Last year’s Note7 debacle was one of the more frustrating we’ve seen in smartphones yet, and Samsung has now found the official reason as to why the phone had to be pulled.
As far as years go, 2016 was not a good one for Samsung.
While it started the year off with a bang with the thoroughly excellent Samsung Galaxy S7 and S7 Edge, the back half of the year hit hard with a different type of bang, and not the sort Samsung would have wanted.
After solid reviews of one of the decade’s best phones, certain owners of the new Galaxy Note7 found their phones doing something they certainly should not have been doing: exploding.
The number of affected phones wasn’t large, but that didn’t matter. No one wants to buy a phone that can endanger their lives, and so something had to be done.
What resulted from that point was a recall followed by a reissue with repaired phones, and that was followed by another recall and total phone cancellation, as the Note 7 died far earlier than it should have, with Samsung killing the phone and launching an investigation into what exactly went wrong.

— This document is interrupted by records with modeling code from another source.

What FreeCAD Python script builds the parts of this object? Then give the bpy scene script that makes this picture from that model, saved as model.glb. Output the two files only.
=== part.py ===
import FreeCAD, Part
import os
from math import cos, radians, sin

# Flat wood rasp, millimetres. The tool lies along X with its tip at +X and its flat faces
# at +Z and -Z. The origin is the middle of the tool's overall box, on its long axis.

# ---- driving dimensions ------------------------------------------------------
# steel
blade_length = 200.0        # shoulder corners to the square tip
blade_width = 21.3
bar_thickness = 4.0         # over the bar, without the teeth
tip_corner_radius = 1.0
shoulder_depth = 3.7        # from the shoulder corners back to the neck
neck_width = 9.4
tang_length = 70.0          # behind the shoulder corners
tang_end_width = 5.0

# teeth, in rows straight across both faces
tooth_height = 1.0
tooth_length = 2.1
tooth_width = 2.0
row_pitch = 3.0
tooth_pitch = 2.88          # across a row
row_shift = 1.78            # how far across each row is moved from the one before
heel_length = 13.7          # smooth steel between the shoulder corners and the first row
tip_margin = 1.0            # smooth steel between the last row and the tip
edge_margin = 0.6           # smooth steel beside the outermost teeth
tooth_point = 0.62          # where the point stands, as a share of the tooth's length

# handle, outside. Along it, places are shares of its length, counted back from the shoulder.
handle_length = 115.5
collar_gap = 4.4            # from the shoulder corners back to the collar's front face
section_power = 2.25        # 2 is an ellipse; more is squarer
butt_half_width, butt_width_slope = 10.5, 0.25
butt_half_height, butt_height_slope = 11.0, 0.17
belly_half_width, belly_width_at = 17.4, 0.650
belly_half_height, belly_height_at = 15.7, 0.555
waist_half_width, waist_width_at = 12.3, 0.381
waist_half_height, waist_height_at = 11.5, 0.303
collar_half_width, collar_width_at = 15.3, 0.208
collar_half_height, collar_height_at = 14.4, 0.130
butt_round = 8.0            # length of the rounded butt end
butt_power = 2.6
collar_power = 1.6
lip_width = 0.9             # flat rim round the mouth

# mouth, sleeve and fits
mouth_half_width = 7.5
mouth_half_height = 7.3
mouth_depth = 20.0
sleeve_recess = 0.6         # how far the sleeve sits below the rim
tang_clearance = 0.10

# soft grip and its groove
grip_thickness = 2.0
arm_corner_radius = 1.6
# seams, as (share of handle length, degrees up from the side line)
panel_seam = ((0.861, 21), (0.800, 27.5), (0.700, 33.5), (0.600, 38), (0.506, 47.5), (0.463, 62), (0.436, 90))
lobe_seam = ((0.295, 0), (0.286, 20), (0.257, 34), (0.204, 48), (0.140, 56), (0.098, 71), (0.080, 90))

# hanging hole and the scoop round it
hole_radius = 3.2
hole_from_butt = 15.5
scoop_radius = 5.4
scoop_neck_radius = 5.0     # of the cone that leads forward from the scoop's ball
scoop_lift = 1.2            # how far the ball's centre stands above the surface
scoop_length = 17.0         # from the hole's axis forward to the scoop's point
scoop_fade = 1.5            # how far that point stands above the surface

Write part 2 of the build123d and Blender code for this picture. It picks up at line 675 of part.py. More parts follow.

Airlines even got involved and banned the handset from being switched on during flight, a practical first in the industry.
It was almost as damning as it could get, and Samsung needed to find answers to the question on everyone’s lips: what causes the Galaxy Note7 to fail the way it did?
Today we have those findings, and the news points to what pretty much everyone expected: batteries.
“Our investigation, as well as the investigations completed by three independent industry organizations, concluded that the batteries were found to be the cause of the Note7 incidents,” said Samsung Electronics in a statement.
“Nonetheless, we provided the target for the battery specifications for the innovative Note7, and we are taking responsibility for our failure to ultimately identify and verify the issues arising out of battery design and manufacturing process prior to the launch of the Note7.”
Samsung states that it tested and retested to get to the bottom of this issue, employing the talents and skill sets of 700 researchers and engineers, replicating the incidents with over 200,000 fully-assembled Note7 devices and more than 30,000 batteries, while also retaining independent industry organisations UL, Exponent, and TUV Rhineland to offer “objective, unbiased analysis”.
And that result still points to batteries essentially shorting out, causing the Samsung Galaxy Note 7 to catch fire in some instances.
“For the last several months, together with independent industry expert organisations, we conducted thorough investigation to find cause to the Galaxy Note7 incidents,” said DJ Koh, President of Samsung’s Mobile Communications division at a press conference in Seoul, Korea.
“Today, more than ever, we are committed to earning the trust of our customers through innovation that redefines what is possible in safety, and as a gateway to unlimited possibilities and incredible new experiences,” he said.
From this point on, Samsung will have to work to get back consumer trust, because while almost every manufacturer has gone through some sort of problem at one point in time, exploding phones is a pretty serious one, even if the number of problematic phones was small.
As such, Samsung has said it has “taken several corrective actions to ensure this never happens again, including the implementation of a multi-layer safety measures protocol at the product planning stage, and an 8-Point Battery Safety Check”.
Let’s hope that’s enough, and that the damage hasn’t been done.
We can only imagine how much work the company will have to do to gain trust once more, and wonder if it has to do with making the next Galaxy phone even better than what was originally planned.